1. X86-based CPU processing
That was a very logical choice. What a bad move - giving the Playstation 3 a PowerPC-based architecture, given the fact that everyone uses X86. Everyone everywhere likes this, because it makes programming exponentially easier. Plus - the X86 is better at DirectX and OpenGL shader calls, at the same clock-rate. It is way better at operating system procedures at any clockrate. Thus - allowing for a 1.6 ghz clockrate - half the PowerPC. Virtually no heat distribution.

2. Useless hardware
The blu-ray drive is useless. Doesn't visibly impact the video game. Plus - 8.4 GB for a DVD is enough for most games - probably 95% of games. The 8 GB of RAM is useless - it would take 6 minutes to load a game with that much data. 2 GB makes more sense - 1.5 minutes, and is enough for 95% of games. 8 X86-based CPUs are useless. There's no way to use 8 CPUs efficiently in in-game conditions. 2 would serve for 95% of games. Playstation 4 could easily cost $275.00 if those features were deleted.

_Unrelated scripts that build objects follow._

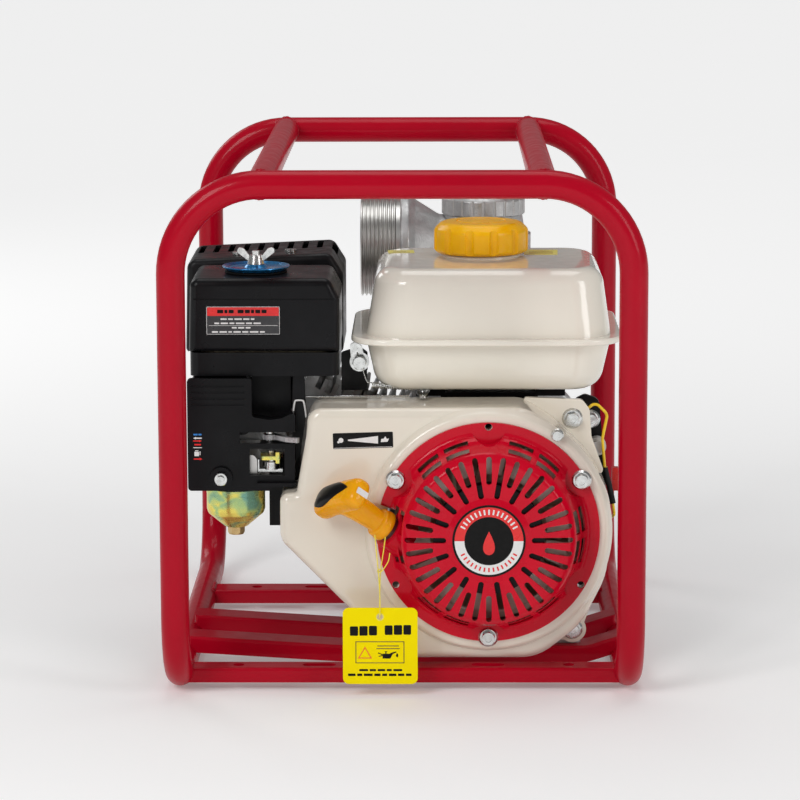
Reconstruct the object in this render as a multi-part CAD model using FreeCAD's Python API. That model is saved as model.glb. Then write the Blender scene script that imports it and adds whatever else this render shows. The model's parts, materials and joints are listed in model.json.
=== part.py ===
import FreeCAD, Part
import os, math

# Portable fire pump: petrol engine and centrifugal pump in a bent-tube carrying frame.
# Millimetres. +Z up, -Y the recoil-starter side, +X to the right of the starter.
V = FreeCAD.Vector
os.makedirs("parts", exist_ok=True)

# ---------------------------------------------------------------- driving dimensions
TUBE_R = 11.25          # frame tube outside radius (22.5 mm tube)
TUBE_I = 9.25           # inside radius
HX = 180.25             # hoop centreline half width
HY = 237.75             # hoop centreline half depth
ZTOP = 411.75           # top bar centreline height
RB = 58.0               # bottom bend radius
RT = 70.0               # top bend radius
RAILX = 110.0           # top side rail centreline
RAIL_TOP = 22.1         # engine rail seat height
RAIL_W = 29.0
RAIL_Y = (-131.0, -55.5)
MX = (-30.0, 132.0)     # engine foot bolt columns
MY = (-126.0, -50.5)    # engine foot bolt rows
CX, CZ = 68.0, 128.8    # crank axis (runs along Y)
CYLY = -56.0            # cylinder centre plane
TILT = 25.0             # cylinder tilt above horizontal, leaning to -X
YF = -198.0             # starter flange plane
YPTO = 26.0             # power take-off face
CAPX, CAPY = 63.8, -48.0
PORTY, PORTZ = 130.0, 318.0
PORT_R = 44.0           # 3 inch hose thread outside radius
BORE_R = 36.0
SUCZ = 190.0

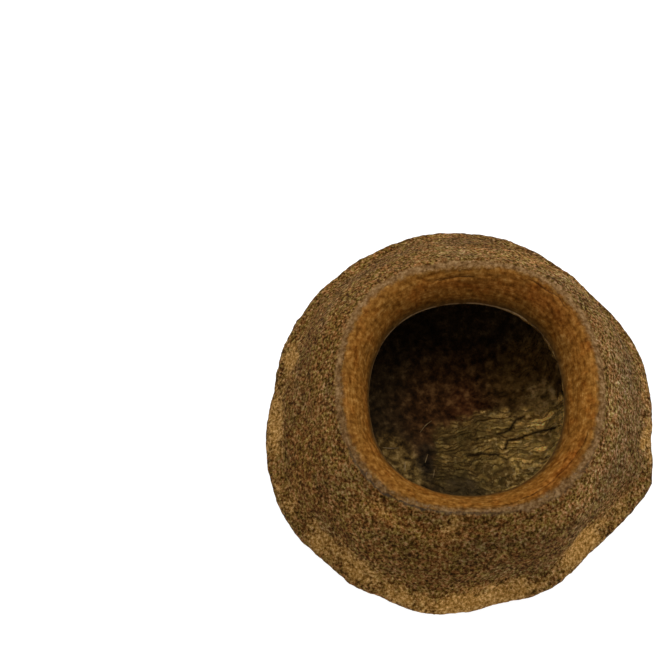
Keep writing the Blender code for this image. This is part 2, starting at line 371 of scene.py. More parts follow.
def smoothstep(low, high, value):
    share = min(1.0, max(0.0, (value - low) / (high - low)))
    return share * share * (3 - 2 * share)


def degrees_off(angle, direction):
    """From a direction in degrees to an angle in radians, the short way round, in degrees."""
    return math.remainder(math.degrees(angle) - direction, 360)


def lengths_along(points):
    """How far along their path each of these points lies."""
    lengths = [0.0]
    for a, b in zip(points, points[1:]):
        lengths.append(lengths[-1] + (b - a).length)
    return lengths


def stretches():
    """The turned outline as named stretches of (radius, height) points, from the scar round to the floor."""
    scar, foot = SCAR_RADIUS, FOOT_RADIUS
    ring, rise = RING_RADIUS, RING_HEIGHT
    lip, top = LIP_RADIUS, LIP_HEIGHT
    throat, edge = THROAT_RADIUS, THROAT_HEIGHT
    inner, floor = RING_RADIUS - WALL, FLOOR_HEIGHT
    rim = scar * 1.25
    outline = {
        "scar": [(0, SCAR_DEPTH * 0.5), (scar * 0.6, SCAR_DEPTH * 0.8), (scar, SCAR_DEPTH), (rim, 0)],
        "foot": [(rim, 0), (foot, 0)],
        "dome": [(foot, 0), (ring * 0.42, 2 * MM), (ring * 0.63, 8.5 * MM), (ring * 0.79, 17 * MM),
                 (ring * 0.90, 26.5 * MM), (ring * 0.952, rise - 9 * MM)],
        "ring": [(ring * 0.952, rise - 9 * MM), (ring * 0.984, rise - 5 * MM), (ring, rise),
                 (ring * 0.986, rise + 3.5 * MM), (ring * 0.958, rise + 6 * MM),
                 (ring * 0.93, rise + 9 * MM)],
        "shoulder": [(ring * 0.93, rise + 9 * MM), (ring * 0.90, rise + 15 * MM),
                     (ring * 0.86, rise + 23 * MM), (ring * 0.80, rise + 33 * MM),
                     (ring * 0.735, top - 9 * MM), (lip + 5.4 * MM, top - 4.2 * MM)],
        "lip": [(lip + 5.4 * MM, top - 4.2 * MM), (lip + 3.3 * MM, top - 1.3 * MM), (lip, top),
                (lip - 2.4 * MM, top - 1.6 * MM)],
        "seat": [(lip - 2.4 * MM, top - 1.6 * MM), (lip - 5.2 * MM, top - 5.4 * MM),
                 (throat + 2.2 * MM, edge + 7.2 * MM), (throat, edge)],
        "hollow": [(throat, edge), (throat + 1.4 * MM, edge - 3.5 * MM), (throat + 9 * MM, edge - 9 * MM),
                   (inner * 0.93, edge - 18 * MM), (inner, rise), (inner * 0.96, rise - 11 * MM),
                   (inner * 0.79, floor + 13 * MM)],
        "floor": [(inner * 0.79, floor + 13 * MM), (inner * 0.55, floor + 5 * MM),
                  (inner * 0.28, floor + 1.4 * MM), (0, floor)],
    }
    return [(name, [Vector(point) for point in points]) for name, points in outline.items()]


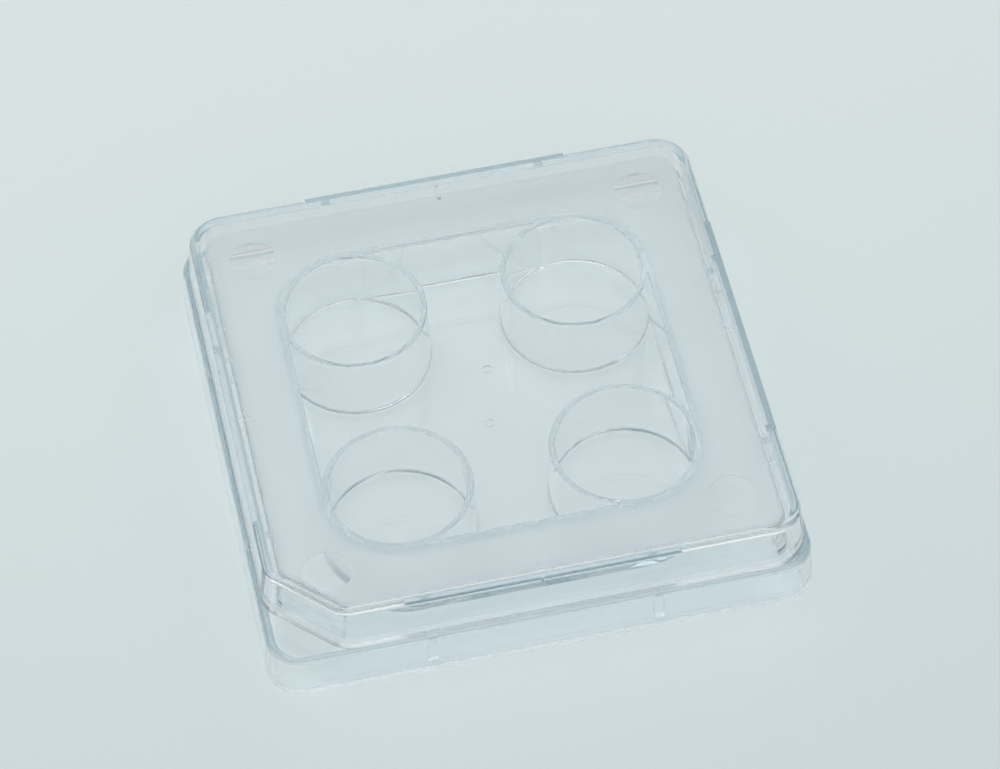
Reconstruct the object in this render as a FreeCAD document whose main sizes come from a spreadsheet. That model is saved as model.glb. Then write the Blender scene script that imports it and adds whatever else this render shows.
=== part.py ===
import FreeCAD, Part
import math
import os
import Sketcher
from FreeCAD import Vector

# A square four-well culture dish with its lid on: two clear mouldings.
# Millimetres. The origin is the centre of the footprint on the table, +Z is up,
# +X is to the right and -Y is the front. The bevelled corner is front left.

doc = FreeCAD.newDocument("well_plate")
sheet = doc.addObject("Spreadsheet::Sheet", "sizes")

# Every driving size. A "half" is the distance from the middle of the dish to a side.
sizes = {
    # base: foot, skirt and ledge
    "foot_half": 33.0,
    "foot_corner": 4.5,
    "skirt_wall": 1.2,
    "skirt_lean": 0.3,
    "ledge_height": 6.0,
    "ledge_thickness": 1.0,
    "ledge_round": 0.8,
    # base: upper wall and deck
    "upper_wall": 1.1,
    "deck_height": 10.4,
    "deck_thickness": 1.0,
    "deck_round": 0.7,
    # base: trough between the wells
    "trough_gap": 0.4,
    "trough_wall": 1.1,
    "trough_lean": 0.25,
    "floor_height": 1.6,
    "floor_thickness": 1.0,
    # base: wells
    "well_pitch": 27.5,
    "rim_outer": 9.03,
    "rim_inner": 8.27,
    "rim_round": 0.2,
    "well_foot": 9.2,
    "well_floor": 7.8,
    "floor_round": 0.35,
    # base: ribs behind the skirt, windows and gate mark
    "rib_offset": 13.6,
    "rib_width": 1.1,
    "rib_depth": 1.2,
    "rib_lift": 1.0,
    "window_offset": 24.25,
    "window_radius": 2.93,
    "window_depth": 0.1,
    "gate_radius": 0.55,
    "gate_depth": 0.15,
    # lid
    "lid_half": 32.2,
    "lid_corner": 4.9,
    "lid_bevel": 8.1,
    "bevel_round": 4.0,
    "lid_gap": 0.55,
    "lid_wall": 1.25,
    "lid_top": 1.25,
    "lid_lean": 0.11,
    "lid_round": 0.8,
    "lid_clearance": 0.75,
    "bar_half": 16.5,
    "bar_width": 1.4,
    "bar_depth": 1.1,
    "tick_inner": 28.5,
    "tick_width": 0.4,
    "tick_depth": 0.45,
    # the lid's top stands clear of the deck by the gap
    "lid_height": "=deck_height + lid_gap + lid_top",
}
for row, (name, size) in enumerate(sizes.items(), start=1):
    sheet.set("A%d" % row, name)
    sheet.set("B%d" % row, str(size))
    sheet.setAlias("B%d" % row, name)
doc.recompute()


# An offset towards the middle shortens the legs of a 45 degree bevel by this share of it,
# and rounding the ends of the cut takes this share of the radius from each straight.
bevel_loss = 2 - math.sqrt(2)
bevel_tangent = math.tan(math.radians(22.5))

# how a sketch names its own origin, and the middle of a circle in it
origin = (-1, 1)
middle_point = 3


def reading(expression):
    """The present value of an expression in the sheet's names."""
    return float(sheet.evalExpression(expression))


def bind(feature, **expressions):
    """Ties properties of a feature to the sheet."""
    for prop, expression in expressions.items():
        feature.setExpression(prop.replace("__", "."), expression)


def new_body(name):
    body = doc.addObject("PartDesign::Body", name)
    body.Label = name
    return body


def flat_sketch(body, name, height):
    """A sketch parallel to the table at a height that is bound to the sheet."""
    sketch = body.newObject("Sketcher::SketchObject", name)
    table = [p for p in body.Origin.OriginFeatures if p.Role == "XY_Plane"][0]
    sketch.AttachmentSupport = (table, [""])
    sketch.MapMode = "FlatFace"
    bind(sketch, AttachmentOffset__Base__z=height)
    return sketch


def dimension(sketch, expression, *constraint):
    """Adds a sketch dimension whose value follows the sheet."""
    index = sketch.addConstraint(Sketcher.Constraint(*constraint, reading(expression)))
    sketch.setExpression("Constraints[%d]" % index, expression)


def round_join(sketch, before, after, centre, radius, start, turn):
    """An arc that runs smoothly out of one line and into the next, counter-clockwise."""
    circle = Part.Circle(centre, Vector(0, 0, 1), radius)
    angles = math.radians(start), math.radians(start + turn)
    arc = sketch.addGeometry(Part.ArcOfCircle(circle, *angles))
    sketch.addConstraint(Sketcher.Constraint("Tangent", before, 2, arc, 1))
    sketch.addConstraint(Sketcher.Constraint("Tangent", arc, 2, after, 1))
    return arc


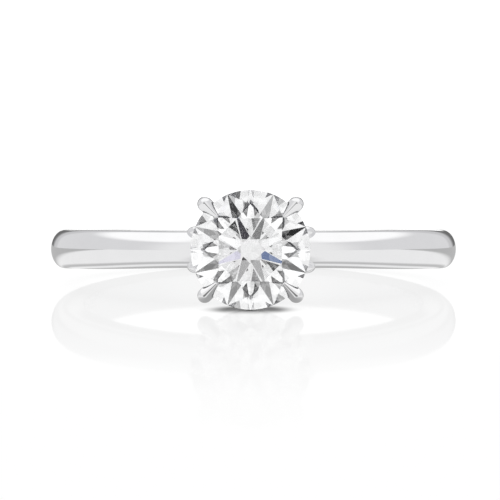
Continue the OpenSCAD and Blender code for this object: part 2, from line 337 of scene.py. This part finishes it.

We're in the big leagues now! 1.84 TFLOPS performance. That's a lot. Playstation 3 had at best 300 GFLOPS. A TFLOP supercomputer basically - meaning in 2000 - that could've been a super-computer. 2-3 billion transistors.

Plus Playstation 4 is intelligently designed. The x86 processing is one component. Another component, is the asynchronous move engines. That certainly helps to move data far more efficiently - while the game is running. Another - the 32 MB SRAM on the GPU, which allows for unbelievably massive geometry rendering, and free 2x AA at 1920 x 1080p, even at 60 fps.

Plus - there's likely a vector co-processor in the CPU design we're not aware of - another massive improvement. All said and done - 100% utilization of the available hardware in the best way - that's unheard of. It's main weaknesses are:

1. The Blu-Ray drive. Not necessary. Especially a BD-XL one. A 8.5 GB DVD is enough, and far cheaper then a regular Blu-Ray drive. Games would look identical.

2. 8 CPUs. Hard to utilize 8 separate CPUs! Takes expert programming. 95% of games will use at most 2, and it would make no visual difference.

3. 8 GB RAM - hard to load 8 GB of data. Would take 6 minutes. 95% of games will only use 2 GB, and it would make no visual difference.